Brennan asked Harris how she would respond to her critics. The vice president paused for a long minute before responding with a recap of  the Biden-Harris administration’s accomplishments during its tenure. “We have created over 800,000 new manufacturing jobs in America, 13 million new jobs, unemployment at record lows. We have capped the cost of insulin for seniors at $35 a month. Capped the cost of prescription drugs on an annual basis at $2,000.”

“They feel the need to attack because they're scared that we will win based on the merit of the work that Joe Biden and I, and our administration, has done,” she said.

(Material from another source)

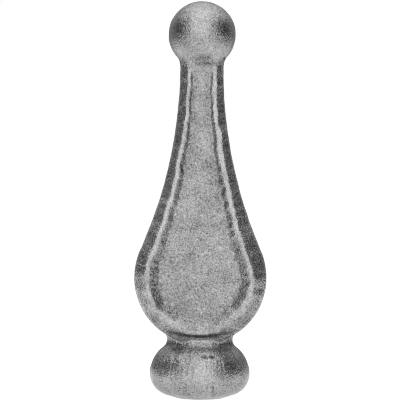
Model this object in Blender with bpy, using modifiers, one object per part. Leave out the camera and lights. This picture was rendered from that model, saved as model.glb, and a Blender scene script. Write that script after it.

A CBS News/YouGov poll released Sept. 8 concluded that just 41% of Americans approve of Harris’ job performance, while 59% do not. A poll released earlier in the week by the UK-based Redfield and Wilton Strategies showed even grimmer numbers: just 34% of those polled approved of Harris’s performance, while 43% disapproved. 

Biden is polling in fairly similar approval ratings.

 Brennan referred to a poll by The Wall Street Journal, which concluded that two-thirds of Democrats believe Biden is too old to serve a second term. “Are you prepared to be commander in chief?” she asked Harris.

“Yes I am, if necessary. But Joe Biden is going to be fine,” Harris responded before quickly segueing into more accomplishments by the administration. “Under Joe Biden's leadership, we have transformed and are in the process of transforming America's infrastructure with an historic investment in, not only roads and bridges, but high speed internet, what we are doing around issues like lead pipes, and I could go on and on.”

“We will win reelection. There is too much at stake and the American people know it,” she said, dismissing the very likely scenario of a Biden face-off against former President Donald Trump, who is widely believed to be the presumptive Republican nominee.

Brennan and Harris sparred for several minutes as the two discussed abortion rights. “Congress has the ability to put back in place the rights that the Supreme Court took from the women of America,” said Harris, referring to the Supreme Court’s overturning last June of the landmark 1972 Roe vs. Wade decision.

“It doesn’t have the votes,” stated Brennan, adding: “Don't you need to level with the American people and say this is not a realistic promise to make for 2024?” Harris repeated her claim that Congress could restore reproductive access, and repeatedly dodged a question on what week of pregnancy should abortion access be cut off.